> **Problem to work on**:
Write out exactly the lines from the line with "The build123d and" through the line with "LAMP_FOOT, LAMP_TOP = 966.0, 1068.0", both ends included, and no other line.

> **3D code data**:
--- start ---

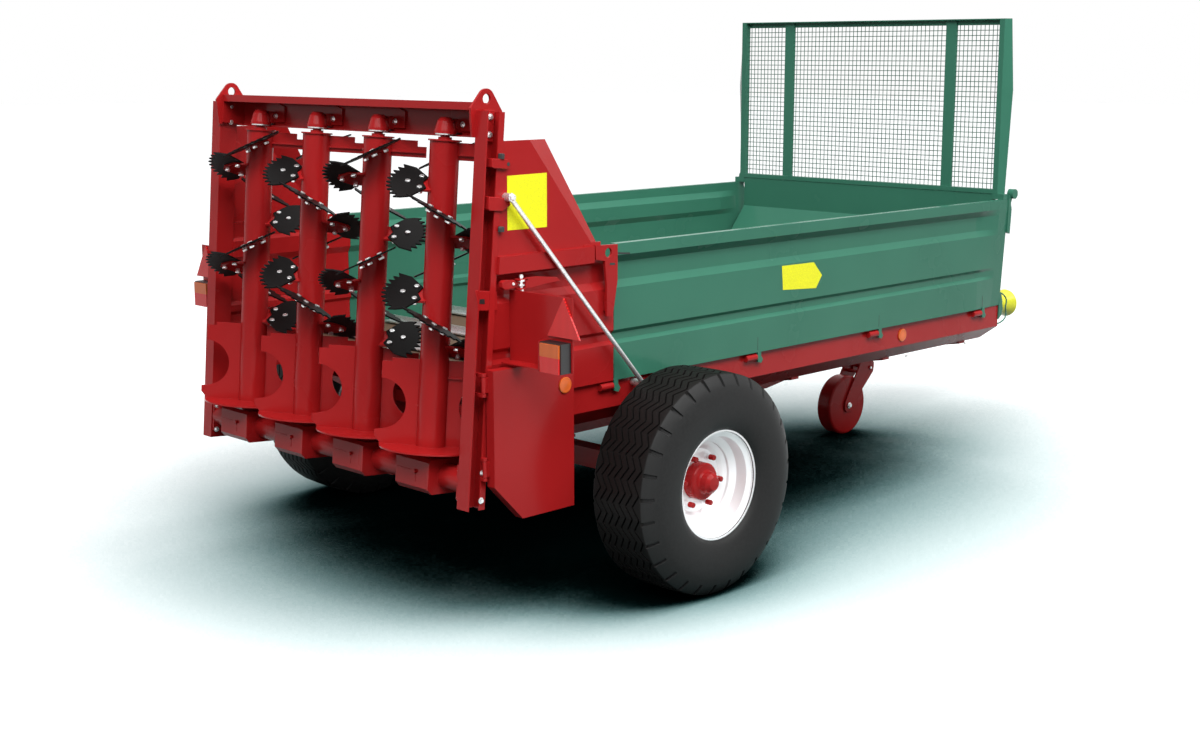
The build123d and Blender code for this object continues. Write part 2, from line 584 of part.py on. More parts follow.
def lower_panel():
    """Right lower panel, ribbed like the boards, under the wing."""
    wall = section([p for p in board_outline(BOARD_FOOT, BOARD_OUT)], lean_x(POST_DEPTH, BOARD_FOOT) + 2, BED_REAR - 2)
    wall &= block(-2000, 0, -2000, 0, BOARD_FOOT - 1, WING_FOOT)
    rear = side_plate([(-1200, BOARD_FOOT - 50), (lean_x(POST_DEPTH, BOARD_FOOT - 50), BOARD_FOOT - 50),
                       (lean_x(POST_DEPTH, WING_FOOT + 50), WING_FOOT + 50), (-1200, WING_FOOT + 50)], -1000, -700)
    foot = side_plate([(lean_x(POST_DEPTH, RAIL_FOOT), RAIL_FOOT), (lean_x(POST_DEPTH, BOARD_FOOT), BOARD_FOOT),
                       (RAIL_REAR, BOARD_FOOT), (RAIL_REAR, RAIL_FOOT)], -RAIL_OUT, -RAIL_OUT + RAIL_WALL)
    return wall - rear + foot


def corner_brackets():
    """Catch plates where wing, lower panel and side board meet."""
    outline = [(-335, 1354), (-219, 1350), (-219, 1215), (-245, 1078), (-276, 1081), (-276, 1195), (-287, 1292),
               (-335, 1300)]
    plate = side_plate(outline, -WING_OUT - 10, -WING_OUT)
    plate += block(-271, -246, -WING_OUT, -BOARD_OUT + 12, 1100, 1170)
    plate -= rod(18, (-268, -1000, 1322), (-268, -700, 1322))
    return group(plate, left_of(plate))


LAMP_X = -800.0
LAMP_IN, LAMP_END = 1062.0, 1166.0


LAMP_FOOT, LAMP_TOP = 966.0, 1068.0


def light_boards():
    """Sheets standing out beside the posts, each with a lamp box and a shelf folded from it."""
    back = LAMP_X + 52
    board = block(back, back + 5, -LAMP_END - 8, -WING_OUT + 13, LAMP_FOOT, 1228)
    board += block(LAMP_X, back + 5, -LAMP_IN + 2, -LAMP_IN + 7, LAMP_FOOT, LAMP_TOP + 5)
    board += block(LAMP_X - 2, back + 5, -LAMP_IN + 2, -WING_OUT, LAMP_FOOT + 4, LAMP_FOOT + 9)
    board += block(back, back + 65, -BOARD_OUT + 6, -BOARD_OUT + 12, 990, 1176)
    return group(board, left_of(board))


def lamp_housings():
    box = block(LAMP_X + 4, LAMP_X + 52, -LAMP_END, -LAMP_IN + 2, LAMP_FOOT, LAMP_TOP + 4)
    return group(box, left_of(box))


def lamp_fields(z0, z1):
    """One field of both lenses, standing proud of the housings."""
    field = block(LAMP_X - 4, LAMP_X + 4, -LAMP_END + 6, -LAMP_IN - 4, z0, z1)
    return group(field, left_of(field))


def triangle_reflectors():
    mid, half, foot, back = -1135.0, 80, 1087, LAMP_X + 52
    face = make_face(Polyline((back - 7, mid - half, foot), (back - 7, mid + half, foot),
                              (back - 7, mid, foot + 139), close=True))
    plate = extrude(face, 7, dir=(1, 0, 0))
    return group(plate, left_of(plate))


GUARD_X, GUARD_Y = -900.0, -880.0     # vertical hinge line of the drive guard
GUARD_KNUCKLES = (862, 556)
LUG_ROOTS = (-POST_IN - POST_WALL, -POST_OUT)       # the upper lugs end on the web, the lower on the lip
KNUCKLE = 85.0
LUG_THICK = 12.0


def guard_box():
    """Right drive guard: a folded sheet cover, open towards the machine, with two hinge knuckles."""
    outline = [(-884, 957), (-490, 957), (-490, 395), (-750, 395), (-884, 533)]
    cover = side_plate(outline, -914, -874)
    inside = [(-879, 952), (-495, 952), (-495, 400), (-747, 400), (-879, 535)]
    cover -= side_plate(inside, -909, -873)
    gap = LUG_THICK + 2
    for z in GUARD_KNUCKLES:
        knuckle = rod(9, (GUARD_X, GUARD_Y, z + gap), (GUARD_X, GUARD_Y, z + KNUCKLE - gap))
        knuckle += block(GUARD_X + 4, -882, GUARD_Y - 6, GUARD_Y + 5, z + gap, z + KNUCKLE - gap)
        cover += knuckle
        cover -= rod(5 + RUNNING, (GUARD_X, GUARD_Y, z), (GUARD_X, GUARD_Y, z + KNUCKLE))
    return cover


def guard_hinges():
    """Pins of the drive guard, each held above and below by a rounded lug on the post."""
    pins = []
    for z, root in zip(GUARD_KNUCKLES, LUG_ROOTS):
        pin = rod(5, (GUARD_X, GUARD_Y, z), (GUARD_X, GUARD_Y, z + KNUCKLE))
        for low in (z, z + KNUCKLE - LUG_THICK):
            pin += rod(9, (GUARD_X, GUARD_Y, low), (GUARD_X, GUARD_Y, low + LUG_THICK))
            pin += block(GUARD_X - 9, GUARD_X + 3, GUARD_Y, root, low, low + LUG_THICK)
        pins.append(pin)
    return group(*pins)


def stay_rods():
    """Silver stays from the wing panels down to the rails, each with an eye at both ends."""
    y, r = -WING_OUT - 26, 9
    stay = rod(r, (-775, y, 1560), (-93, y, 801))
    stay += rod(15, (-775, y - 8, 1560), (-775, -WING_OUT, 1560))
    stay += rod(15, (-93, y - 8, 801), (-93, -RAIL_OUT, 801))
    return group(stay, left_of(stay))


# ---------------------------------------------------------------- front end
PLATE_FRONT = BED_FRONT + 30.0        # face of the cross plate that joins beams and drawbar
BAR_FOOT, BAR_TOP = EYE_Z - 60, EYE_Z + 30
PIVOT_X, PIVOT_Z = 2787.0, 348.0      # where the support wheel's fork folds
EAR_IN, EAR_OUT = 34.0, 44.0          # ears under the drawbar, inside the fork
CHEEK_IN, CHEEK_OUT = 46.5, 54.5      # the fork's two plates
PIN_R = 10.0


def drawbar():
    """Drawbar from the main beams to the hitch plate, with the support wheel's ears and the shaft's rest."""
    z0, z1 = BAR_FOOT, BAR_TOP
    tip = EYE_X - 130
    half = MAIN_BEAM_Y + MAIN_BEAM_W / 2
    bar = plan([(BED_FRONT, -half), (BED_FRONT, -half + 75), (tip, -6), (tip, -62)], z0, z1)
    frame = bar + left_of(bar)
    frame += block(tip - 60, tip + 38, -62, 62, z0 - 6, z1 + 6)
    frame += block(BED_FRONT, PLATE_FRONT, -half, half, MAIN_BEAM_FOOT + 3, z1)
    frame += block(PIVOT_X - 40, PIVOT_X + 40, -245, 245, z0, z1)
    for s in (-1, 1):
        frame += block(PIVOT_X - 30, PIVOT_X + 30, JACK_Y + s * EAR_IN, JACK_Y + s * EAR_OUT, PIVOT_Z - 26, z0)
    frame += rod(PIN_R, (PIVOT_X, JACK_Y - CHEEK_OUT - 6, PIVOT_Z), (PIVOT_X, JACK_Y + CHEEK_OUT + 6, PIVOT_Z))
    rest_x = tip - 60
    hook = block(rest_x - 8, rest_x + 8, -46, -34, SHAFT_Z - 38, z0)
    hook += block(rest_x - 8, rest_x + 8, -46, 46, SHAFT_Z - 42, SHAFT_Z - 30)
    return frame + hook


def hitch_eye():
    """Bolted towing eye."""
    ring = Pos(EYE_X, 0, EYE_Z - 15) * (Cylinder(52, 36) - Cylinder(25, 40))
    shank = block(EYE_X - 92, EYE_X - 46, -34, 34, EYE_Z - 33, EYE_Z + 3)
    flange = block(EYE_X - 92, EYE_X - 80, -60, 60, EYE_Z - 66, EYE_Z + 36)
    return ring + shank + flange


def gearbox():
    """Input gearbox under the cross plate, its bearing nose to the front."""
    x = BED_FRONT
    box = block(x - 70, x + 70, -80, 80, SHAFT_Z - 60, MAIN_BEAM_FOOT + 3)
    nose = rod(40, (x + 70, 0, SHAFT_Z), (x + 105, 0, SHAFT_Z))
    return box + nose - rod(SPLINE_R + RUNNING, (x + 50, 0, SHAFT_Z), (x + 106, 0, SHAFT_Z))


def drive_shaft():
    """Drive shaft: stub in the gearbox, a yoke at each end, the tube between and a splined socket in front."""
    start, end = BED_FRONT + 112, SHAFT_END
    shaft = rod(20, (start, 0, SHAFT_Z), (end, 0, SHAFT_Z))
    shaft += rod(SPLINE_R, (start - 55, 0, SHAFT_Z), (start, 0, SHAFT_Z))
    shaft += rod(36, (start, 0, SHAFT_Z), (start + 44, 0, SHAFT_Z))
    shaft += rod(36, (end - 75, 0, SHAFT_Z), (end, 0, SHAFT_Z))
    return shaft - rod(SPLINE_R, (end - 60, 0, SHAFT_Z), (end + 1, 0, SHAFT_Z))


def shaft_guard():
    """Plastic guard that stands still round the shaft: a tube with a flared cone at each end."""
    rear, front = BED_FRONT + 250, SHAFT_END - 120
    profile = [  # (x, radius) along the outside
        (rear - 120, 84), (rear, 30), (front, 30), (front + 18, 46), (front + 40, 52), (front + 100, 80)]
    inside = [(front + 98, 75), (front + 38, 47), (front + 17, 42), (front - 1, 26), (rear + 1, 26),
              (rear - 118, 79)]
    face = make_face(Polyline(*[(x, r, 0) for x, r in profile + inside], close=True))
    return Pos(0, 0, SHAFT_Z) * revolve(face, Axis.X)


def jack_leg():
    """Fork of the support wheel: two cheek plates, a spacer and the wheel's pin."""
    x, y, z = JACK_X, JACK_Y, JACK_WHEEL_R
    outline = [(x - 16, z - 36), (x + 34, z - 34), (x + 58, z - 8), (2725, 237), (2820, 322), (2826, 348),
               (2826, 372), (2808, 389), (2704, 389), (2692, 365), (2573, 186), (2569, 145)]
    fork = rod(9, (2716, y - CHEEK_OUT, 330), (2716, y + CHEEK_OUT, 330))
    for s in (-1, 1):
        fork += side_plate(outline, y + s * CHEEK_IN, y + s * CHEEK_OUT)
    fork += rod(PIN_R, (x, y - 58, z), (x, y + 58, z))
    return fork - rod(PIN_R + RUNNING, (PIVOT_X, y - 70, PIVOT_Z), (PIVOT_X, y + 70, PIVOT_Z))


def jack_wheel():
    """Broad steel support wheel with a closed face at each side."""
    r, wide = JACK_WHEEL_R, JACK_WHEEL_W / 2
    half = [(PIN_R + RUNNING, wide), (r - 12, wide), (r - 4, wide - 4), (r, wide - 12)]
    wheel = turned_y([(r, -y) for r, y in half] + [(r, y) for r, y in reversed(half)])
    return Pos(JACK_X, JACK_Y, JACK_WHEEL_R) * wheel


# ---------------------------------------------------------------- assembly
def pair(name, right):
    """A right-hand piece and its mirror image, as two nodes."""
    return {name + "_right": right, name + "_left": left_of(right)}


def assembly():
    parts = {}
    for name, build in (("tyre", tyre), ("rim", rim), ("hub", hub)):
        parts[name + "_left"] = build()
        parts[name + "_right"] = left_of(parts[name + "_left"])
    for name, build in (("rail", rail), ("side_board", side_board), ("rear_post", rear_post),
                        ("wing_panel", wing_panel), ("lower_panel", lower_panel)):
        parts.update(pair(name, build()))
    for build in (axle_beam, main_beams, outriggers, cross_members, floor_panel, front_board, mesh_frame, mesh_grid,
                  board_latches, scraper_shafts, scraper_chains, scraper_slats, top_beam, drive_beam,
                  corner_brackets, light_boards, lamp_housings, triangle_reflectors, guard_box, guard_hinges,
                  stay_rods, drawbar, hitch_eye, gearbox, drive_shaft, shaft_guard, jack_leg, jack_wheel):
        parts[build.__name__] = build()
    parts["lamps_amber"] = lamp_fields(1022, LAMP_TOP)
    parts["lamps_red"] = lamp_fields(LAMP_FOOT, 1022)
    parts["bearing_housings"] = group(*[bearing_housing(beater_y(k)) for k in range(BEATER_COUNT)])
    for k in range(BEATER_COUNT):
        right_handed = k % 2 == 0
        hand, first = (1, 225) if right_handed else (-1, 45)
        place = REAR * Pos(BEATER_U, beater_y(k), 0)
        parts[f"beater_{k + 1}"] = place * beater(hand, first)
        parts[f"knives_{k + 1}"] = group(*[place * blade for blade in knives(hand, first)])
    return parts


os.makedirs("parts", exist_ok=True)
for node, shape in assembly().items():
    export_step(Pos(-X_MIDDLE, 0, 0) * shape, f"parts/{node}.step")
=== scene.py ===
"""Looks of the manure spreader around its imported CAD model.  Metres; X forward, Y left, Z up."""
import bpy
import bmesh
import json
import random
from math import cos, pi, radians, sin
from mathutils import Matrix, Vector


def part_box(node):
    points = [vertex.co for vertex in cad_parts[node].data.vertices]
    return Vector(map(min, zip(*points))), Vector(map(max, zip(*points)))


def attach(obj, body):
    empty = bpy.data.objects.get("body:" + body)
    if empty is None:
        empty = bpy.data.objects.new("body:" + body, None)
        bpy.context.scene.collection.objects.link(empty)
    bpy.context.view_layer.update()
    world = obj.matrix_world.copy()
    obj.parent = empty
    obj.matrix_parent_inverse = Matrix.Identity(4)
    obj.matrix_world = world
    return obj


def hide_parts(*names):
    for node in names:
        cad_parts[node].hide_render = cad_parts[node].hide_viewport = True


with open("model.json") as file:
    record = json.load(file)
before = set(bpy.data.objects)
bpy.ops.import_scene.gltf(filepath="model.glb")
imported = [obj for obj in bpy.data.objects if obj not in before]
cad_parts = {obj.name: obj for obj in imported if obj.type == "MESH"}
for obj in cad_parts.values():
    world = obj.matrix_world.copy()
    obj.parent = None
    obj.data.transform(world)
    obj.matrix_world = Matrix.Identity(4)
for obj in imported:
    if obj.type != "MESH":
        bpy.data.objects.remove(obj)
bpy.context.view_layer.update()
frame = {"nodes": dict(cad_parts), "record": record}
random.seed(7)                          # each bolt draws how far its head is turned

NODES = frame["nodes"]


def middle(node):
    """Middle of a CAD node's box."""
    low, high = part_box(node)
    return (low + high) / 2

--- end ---
--- start ---

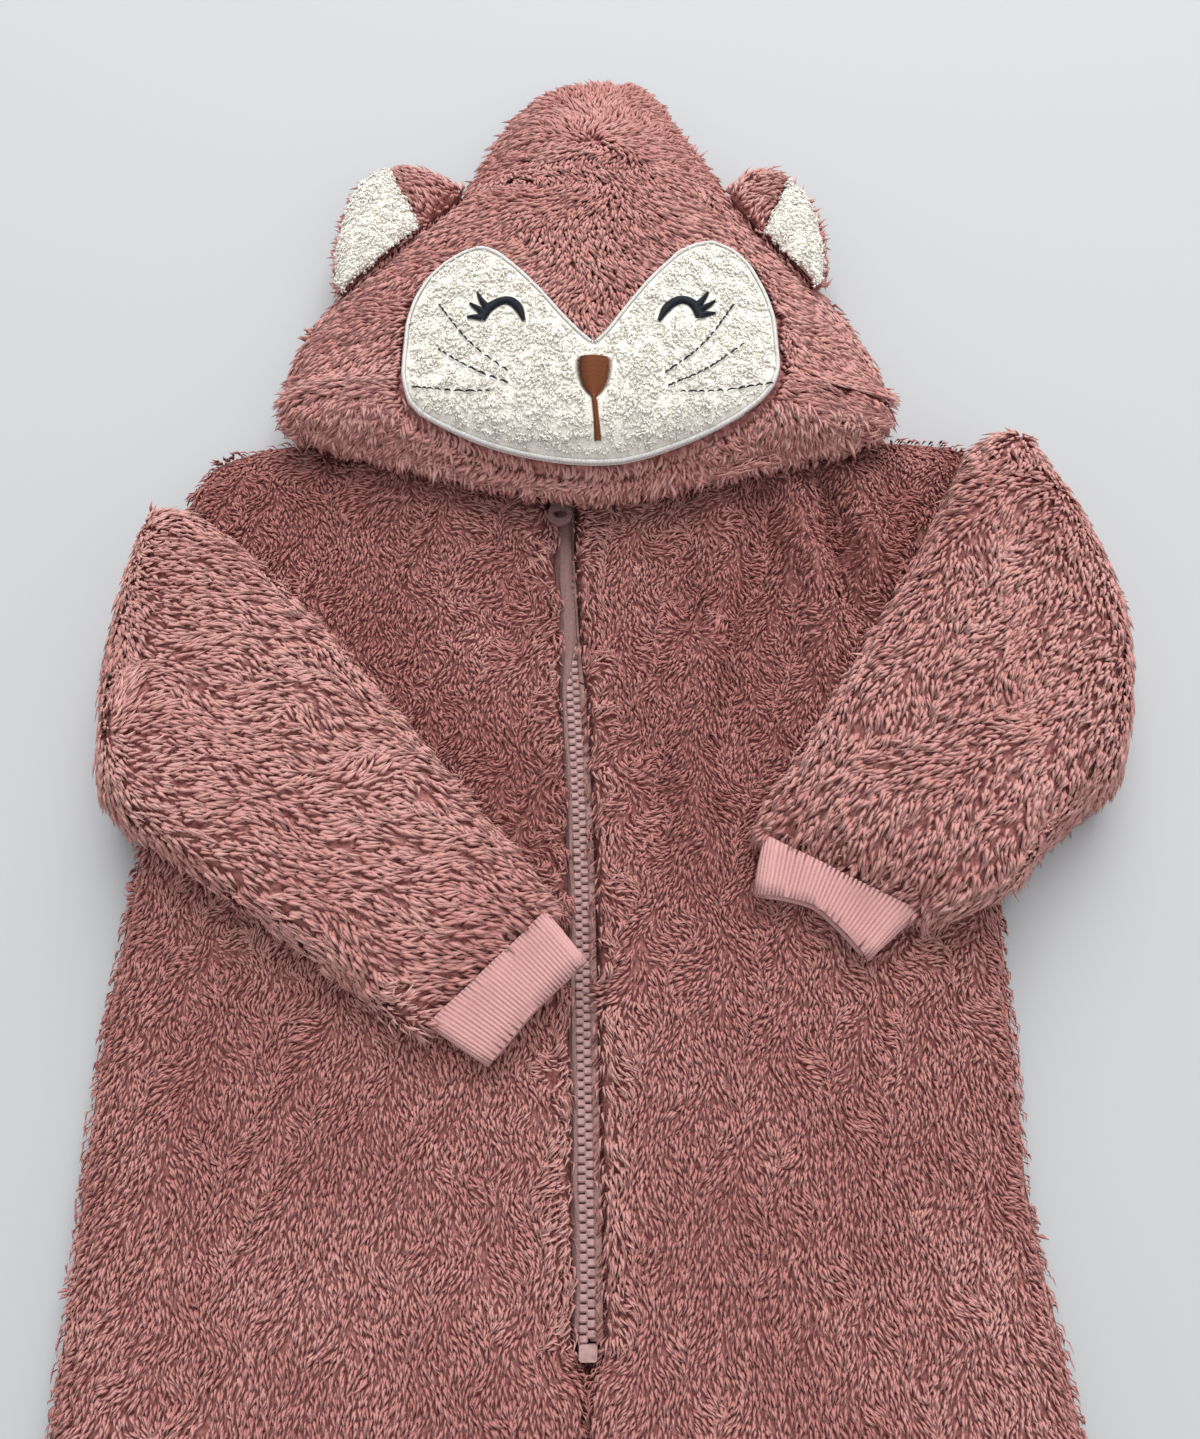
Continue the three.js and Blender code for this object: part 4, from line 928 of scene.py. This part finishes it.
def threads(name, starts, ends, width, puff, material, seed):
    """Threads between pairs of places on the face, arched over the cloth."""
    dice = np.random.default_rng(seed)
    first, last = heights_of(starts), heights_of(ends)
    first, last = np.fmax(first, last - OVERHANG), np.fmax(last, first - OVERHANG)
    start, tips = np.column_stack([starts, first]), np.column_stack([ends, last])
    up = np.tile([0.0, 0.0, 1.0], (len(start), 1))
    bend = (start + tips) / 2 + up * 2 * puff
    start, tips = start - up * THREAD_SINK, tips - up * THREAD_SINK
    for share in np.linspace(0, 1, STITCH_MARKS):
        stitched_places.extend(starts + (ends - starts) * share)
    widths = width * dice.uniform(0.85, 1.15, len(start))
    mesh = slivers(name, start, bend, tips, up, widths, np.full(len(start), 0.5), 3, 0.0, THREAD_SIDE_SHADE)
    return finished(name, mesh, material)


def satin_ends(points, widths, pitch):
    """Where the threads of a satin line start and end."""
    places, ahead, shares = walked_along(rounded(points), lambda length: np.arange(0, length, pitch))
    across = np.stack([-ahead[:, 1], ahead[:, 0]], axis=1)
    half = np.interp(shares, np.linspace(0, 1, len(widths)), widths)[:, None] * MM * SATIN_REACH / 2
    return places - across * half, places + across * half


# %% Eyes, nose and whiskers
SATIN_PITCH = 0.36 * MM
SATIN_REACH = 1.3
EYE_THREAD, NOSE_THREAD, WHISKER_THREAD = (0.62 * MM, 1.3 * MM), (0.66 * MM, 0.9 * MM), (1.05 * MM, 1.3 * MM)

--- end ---

> **The response**:
The build123d and Blender code for this object continues. Write part 2, from line 584 of part.py on. More parts follow.
def lower_panel():
    """Right lower panel, ribbed like the boards, under the wing."""
    wall = section([p for p in board_outline(BOARD_FOOT, BOARD_OUT)], lean_x(POST_DEPTH, BOARD_FOOT) + 2, BED_REAR - 2)
    wall &= block(-2000, 0, -2000, 0, BOARD_FOOT - 1, WING_FOOT)
    rear = side_plate([(-1200, BOARD_FOOT - 50), (lean_x(POST_DEPTH, BOARD_FOOT - 50), BOARD_FOOT - 50),
                       (lean_x(POST_DEPTH, WING_FOOT + 50), WING_FOOT + 50), (-1200, WING_FOOT + 50)], -1000, -700)
    foot = side_plate([(lean_x(POST_DEPTH, RAIL_FOOT), RAIL_FOOT), (lean_x(POST_DEPTH, BOARD_FOOT), BOARD_FOOT),
                       (RAIL_REAR, BOARD_FOOT), (RAIL_REAR, RAIL_FOOT)], -RAIL_OUT, -RAIL_OUT + RAIL_WALL)
    return wall - rear + foot


def corner_brackets():
    """Catch plates where wing, lower panel and side board meet."""
    outline = [(-335, 1354), (-219, 1350), (-219, 1215), (-245, 1078), (-276, 1081), (-276, 1195), (-287, 1292),
               (-335, 1300)]
    plate = side_plate(outline, -WING_OUT - 10, -WING_OUT)
    plate += block(-271, -246, -WING_OUT, -BOARD_OUT + 12, 1100, 1170)
    plate -= rod(18, (-268, -1000, 1322), (-268, -700, 1322))
    return group(plate, left_of(plate))


LAMP_X = -800.0
LAMP_IN, LAMP_END = 1062.0, 1166.0


LAMP_FOOT, LAMP_TOP = 966.0, 1068.0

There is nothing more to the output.